Is the “Axis of Evil” a revamp of 1950s U.S. foreign policy toward Korea, Iran and Iraq?

March 11, 2002

Is the "Axis of Evil" a revamp of 1950s U.S. foreign policy toward Korea, Iran and Iraq?

Despite all the hoopla, Mr. Bush’s formulation is not a mere linguistic similarity to what prior generations referred to as the “axis powers” during World War II. Back then, the axis was Germany, Italy and Japan. The “axis” targeted by Mr. Bush — Iran, Iraq and North Korea — represents a collection of countries that have vexed U.S. administrations before.

After the Japanese surrender in 1945, Korea was divided up between “East” and “West” much as Germany was. But while there was an uneasy truce in Europe, North Korean forces invaded the Southern part of the country in 1950.

Weary of the spread of communism, President Truman dispatched U.S. forces that teamed up with the British and other allied armies. After a bloody war, hostilities ceased in 1953 — without a signed peace treaty. Ever since, the United States has stationed significant numbers of troops in a long zone between the two countries.

Iran in the 1950s was as much on the forefront of the U.S. mind as Korea. U.S. and British oil companies had high stakes in the oil-rich region that bordered the Soviet Union. Iran’s Prime Minister at the time, Dr. Mohammed Musaddiq, had designs to nationalize the oil industry.

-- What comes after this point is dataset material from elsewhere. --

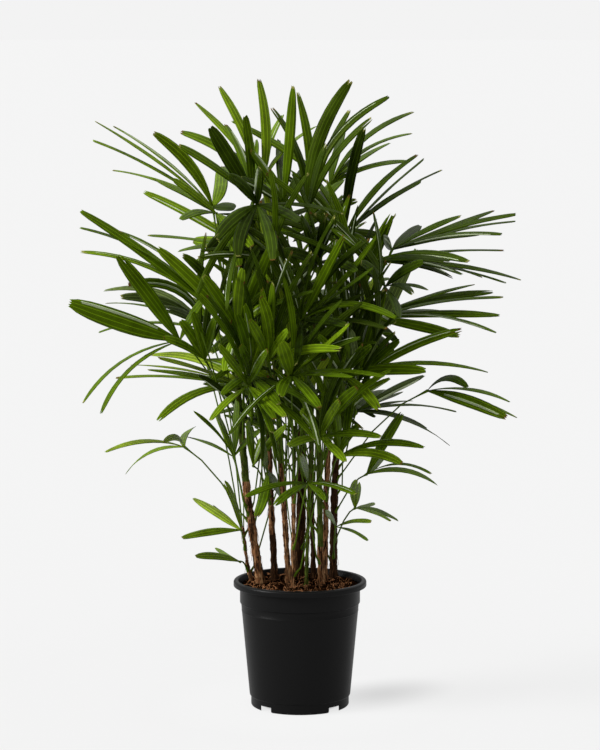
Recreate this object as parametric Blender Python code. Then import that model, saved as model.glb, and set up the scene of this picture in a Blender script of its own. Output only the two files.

The West got nervous. ‘Nationalization’ smacked of communism, and Iran lay in close proximity of the Soviet Union. In 1953, the CIA orchestrated the overthrow Dr. Musaddiq’s government called operation Ajax. Shah Mohammed Reza Pahlavi then moved his country ever closer to the United States.

Iraq’s claim of fame is more recent, at least speaking in terms of an “axis of evil.” The United States played an active part in placing Major General Hassan al-Bakr into power in 1968. Al-Bakr chose Saddam Hussein as his successor.

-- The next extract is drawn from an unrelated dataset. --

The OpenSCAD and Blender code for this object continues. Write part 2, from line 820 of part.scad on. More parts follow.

After some 50 years of dabbling with rogue states, “axes of evil” and that sort of thing, the United States under George W. Bush is pretty much where the 1950s U.S. Presidents got started.

It is to be hoped that future involvements will spring from a desire to enhance democracy rather than merely propping up right-winged dictators to fend of other foreign rivals in order to secure business interests. So far, the United States has shot itself in the foot.